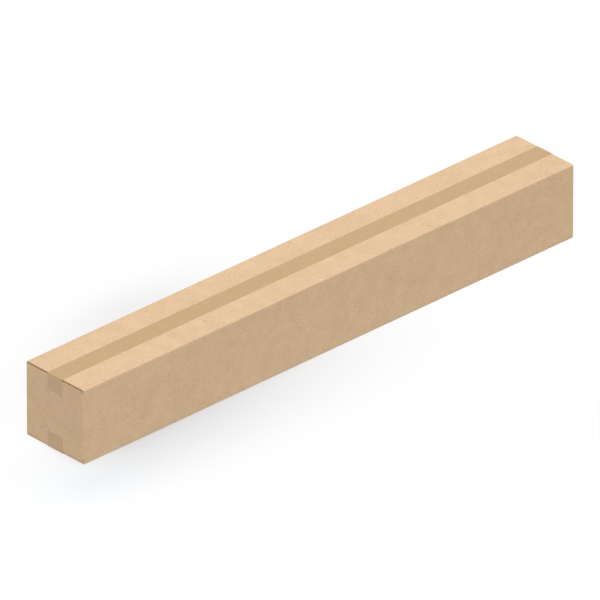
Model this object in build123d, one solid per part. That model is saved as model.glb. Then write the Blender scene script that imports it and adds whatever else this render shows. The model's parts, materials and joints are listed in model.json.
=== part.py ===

...

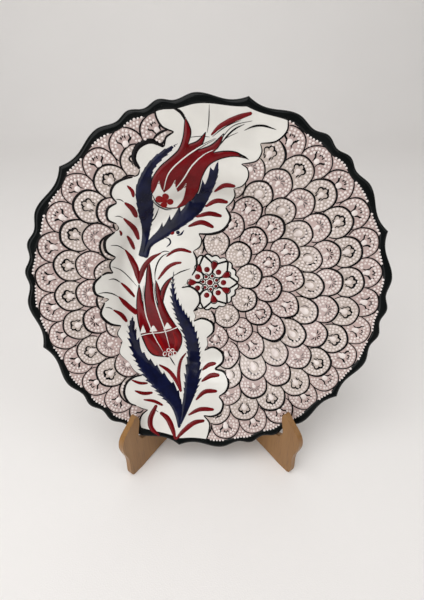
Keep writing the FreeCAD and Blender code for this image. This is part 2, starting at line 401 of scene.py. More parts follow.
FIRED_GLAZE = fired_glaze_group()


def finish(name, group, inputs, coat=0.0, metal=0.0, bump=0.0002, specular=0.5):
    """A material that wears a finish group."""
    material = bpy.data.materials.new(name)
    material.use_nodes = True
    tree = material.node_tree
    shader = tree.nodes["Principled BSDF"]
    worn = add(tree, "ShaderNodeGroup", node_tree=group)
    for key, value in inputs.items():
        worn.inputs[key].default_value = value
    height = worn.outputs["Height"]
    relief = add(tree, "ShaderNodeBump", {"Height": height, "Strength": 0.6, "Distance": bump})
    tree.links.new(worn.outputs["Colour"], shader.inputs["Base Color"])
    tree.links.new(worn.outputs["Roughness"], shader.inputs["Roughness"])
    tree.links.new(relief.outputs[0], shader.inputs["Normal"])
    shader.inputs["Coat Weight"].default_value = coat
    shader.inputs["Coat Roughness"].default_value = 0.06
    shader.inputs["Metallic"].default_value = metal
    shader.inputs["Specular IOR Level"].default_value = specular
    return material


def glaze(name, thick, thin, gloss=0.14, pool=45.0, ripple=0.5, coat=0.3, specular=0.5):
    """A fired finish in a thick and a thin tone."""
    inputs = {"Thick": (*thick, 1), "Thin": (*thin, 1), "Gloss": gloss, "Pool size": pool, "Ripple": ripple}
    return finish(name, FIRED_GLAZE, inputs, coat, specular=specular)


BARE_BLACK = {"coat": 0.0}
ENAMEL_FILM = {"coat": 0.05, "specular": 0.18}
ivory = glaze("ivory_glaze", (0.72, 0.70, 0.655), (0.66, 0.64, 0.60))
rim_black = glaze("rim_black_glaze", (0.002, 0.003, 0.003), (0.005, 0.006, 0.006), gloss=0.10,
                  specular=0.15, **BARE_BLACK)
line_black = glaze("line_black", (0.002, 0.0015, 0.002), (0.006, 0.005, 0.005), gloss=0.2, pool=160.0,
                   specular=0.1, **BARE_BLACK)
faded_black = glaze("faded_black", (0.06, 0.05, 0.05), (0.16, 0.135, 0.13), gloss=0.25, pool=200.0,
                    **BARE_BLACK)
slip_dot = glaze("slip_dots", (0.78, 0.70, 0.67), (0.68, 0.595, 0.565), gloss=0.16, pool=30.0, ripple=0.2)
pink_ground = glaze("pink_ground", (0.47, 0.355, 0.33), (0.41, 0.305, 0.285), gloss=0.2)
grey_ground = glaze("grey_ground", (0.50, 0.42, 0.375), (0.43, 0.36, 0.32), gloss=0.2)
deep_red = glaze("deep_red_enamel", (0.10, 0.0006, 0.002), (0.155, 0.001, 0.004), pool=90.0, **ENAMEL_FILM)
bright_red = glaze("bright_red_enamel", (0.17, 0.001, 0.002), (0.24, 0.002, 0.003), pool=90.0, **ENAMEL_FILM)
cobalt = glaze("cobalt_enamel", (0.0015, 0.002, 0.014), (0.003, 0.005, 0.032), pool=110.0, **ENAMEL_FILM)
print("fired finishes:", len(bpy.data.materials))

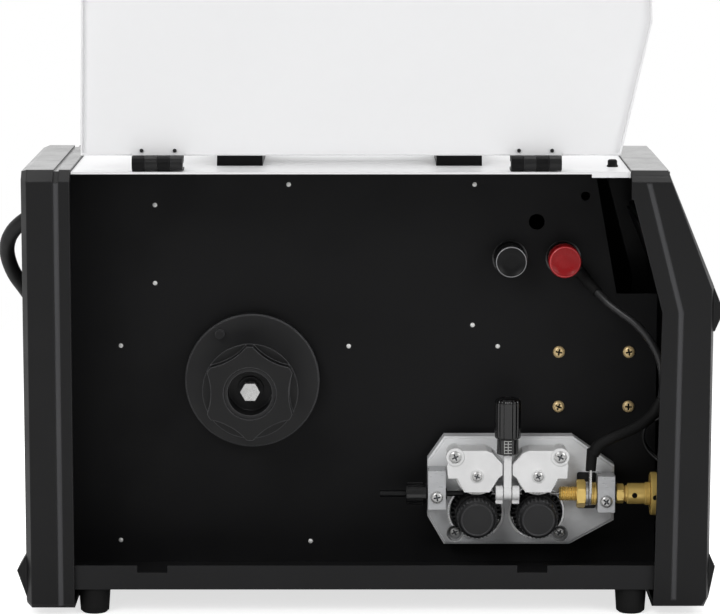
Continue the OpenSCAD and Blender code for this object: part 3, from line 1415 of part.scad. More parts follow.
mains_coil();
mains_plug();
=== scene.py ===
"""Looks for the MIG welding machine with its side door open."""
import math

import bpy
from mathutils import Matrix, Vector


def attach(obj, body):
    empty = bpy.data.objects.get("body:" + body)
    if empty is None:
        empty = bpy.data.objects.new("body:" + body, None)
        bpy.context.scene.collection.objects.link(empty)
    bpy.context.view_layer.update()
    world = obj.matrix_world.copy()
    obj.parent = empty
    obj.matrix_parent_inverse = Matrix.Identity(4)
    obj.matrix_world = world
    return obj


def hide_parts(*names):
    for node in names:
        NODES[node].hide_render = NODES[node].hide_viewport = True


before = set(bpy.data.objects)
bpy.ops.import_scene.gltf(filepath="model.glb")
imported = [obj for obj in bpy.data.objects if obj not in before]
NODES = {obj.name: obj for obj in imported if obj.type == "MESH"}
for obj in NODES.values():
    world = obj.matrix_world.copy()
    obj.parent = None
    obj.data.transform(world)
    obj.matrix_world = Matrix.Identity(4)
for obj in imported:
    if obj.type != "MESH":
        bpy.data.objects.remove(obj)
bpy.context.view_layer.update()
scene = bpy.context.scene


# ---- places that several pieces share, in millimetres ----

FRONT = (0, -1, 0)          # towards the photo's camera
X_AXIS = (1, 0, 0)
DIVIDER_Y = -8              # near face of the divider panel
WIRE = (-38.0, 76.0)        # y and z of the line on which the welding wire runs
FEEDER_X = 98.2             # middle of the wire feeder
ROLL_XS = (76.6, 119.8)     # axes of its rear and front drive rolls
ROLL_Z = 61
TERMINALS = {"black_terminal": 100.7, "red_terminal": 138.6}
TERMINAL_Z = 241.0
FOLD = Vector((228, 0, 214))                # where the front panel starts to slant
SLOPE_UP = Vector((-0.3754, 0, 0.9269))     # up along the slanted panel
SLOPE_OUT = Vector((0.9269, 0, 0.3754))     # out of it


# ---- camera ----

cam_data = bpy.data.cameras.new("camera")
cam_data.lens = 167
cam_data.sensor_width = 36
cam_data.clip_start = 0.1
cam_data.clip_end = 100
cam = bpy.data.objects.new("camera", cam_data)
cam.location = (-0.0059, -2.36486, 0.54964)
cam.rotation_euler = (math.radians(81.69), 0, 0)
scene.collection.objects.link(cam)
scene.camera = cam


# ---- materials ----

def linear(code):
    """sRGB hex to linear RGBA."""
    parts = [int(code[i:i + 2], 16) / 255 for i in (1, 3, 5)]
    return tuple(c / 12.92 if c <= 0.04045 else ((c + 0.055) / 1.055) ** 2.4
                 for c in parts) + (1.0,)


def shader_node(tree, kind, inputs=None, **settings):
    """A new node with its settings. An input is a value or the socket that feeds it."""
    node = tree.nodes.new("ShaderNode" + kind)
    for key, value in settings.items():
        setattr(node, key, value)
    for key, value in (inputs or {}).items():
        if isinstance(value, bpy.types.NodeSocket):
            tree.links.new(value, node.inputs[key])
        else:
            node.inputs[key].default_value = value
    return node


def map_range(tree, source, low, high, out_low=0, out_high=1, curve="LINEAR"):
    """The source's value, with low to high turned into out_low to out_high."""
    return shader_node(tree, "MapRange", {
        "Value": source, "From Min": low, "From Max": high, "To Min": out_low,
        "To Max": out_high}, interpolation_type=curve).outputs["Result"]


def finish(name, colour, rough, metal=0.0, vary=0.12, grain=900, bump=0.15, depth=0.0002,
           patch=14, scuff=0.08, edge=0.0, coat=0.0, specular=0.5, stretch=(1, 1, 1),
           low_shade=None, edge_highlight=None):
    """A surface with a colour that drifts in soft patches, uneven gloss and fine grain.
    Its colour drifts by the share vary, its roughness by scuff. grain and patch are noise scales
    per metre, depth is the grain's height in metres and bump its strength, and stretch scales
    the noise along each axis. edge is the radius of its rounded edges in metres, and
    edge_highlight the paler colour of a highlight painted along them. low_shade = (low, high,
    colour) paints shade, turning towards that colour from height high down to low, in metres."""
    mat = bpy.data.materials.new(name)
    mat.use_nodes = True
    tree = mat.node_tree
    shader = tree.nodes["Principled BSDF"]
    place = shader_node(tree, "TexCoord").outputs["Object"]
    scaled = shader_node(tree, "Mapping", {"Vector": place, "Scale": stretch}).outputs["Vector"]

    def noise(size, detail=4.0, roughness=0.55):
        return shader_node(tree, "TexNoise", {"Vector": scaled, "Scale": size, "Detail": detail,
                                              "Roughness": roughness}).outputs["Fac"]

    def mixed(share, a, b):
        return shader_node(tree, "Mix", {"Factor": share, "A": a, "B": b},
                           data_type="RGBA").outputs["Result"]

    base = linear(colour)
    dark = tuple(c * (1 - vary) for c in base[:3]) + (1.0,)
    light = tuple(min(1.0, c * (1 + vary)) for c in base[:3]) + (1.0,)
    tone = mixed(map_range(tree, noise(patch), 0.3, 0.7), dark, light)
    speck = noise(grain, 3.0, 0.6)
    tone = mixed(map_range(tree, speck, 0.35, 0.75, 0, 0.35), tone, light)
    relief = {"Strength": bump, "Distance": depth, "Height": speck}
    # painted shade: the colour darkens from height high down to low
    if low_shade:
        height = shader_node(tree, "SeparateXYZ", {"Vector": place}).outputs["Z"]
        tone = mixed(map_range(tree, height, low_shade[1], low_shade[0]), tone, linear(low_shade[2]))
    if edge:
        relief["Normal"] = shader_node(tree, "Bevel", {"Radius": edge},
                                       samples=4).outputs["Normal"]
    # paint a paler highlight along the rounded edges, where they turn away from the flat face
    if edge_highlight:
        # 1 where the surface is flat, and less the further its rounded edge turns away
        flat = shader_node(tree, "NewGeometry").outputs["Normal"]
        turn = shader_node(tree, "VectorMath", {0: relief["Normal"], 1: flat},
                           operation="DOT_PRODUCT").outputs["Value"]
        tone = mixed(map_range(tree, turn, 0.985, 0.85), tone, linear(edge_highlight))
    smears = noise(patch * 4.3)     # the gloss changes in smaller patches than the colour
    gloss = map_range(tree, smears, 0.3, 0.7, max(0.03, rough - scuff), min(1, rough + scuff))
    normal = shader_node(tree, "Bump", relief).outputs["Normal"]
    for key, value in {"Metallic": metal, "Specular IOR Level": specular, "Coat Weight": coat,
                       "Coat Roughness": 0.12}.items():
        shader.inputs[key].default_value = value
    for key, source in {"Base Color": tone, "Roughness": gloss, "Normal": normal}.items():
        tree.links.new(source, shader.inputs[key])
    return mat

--

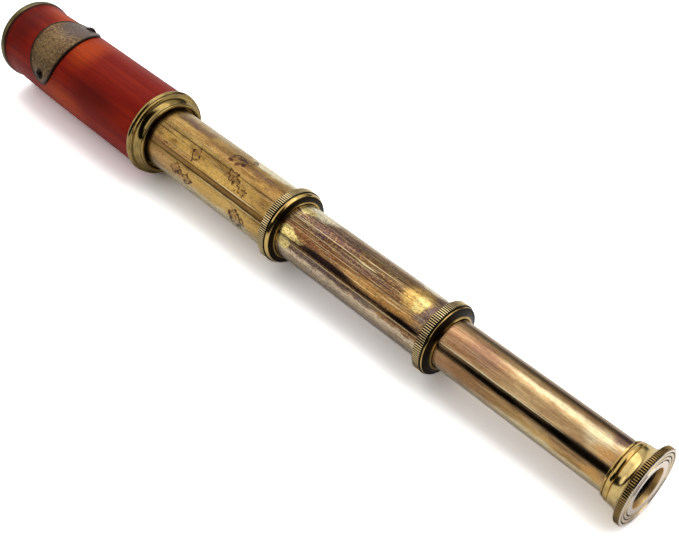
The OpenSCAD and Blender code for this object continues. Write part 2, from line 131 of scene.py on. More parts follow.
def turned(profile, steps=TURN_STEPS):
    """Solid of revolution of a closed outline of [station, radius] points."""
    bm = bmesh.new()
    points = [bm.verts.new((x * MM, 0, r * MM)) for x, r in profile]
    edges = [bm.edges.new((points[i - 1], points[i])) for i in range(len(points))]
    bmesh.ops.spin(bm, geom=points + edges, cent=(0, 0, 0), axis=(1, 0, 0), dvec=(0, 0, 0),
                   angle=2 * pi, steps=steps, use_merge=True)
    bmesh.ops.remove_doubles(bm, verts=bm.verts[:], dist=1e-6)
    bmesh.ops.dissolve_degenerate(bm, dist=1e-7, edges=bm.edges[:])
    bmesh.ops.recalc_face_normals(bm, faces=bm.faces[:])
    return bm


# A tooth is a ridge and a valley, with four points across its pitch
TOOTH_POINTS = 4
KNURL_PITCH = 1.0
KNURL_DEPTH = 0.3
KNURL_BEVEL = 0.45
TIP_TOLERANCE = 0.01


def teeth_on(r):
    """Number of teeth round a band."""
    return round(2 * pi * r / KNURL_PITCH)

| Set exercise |
Exactly and only the lines from the line with "Keep writing the" to the line with "FIRED_GLAZE = fired_glaze_group()", both included, are to be printed.

| Solution to this problem |
Keep writing the FreeCAD and Blender code for this image. This is part 2, starting at line 401 of scene.py. More parts follow.
FIRED_GLAZE = fired_glaze_group()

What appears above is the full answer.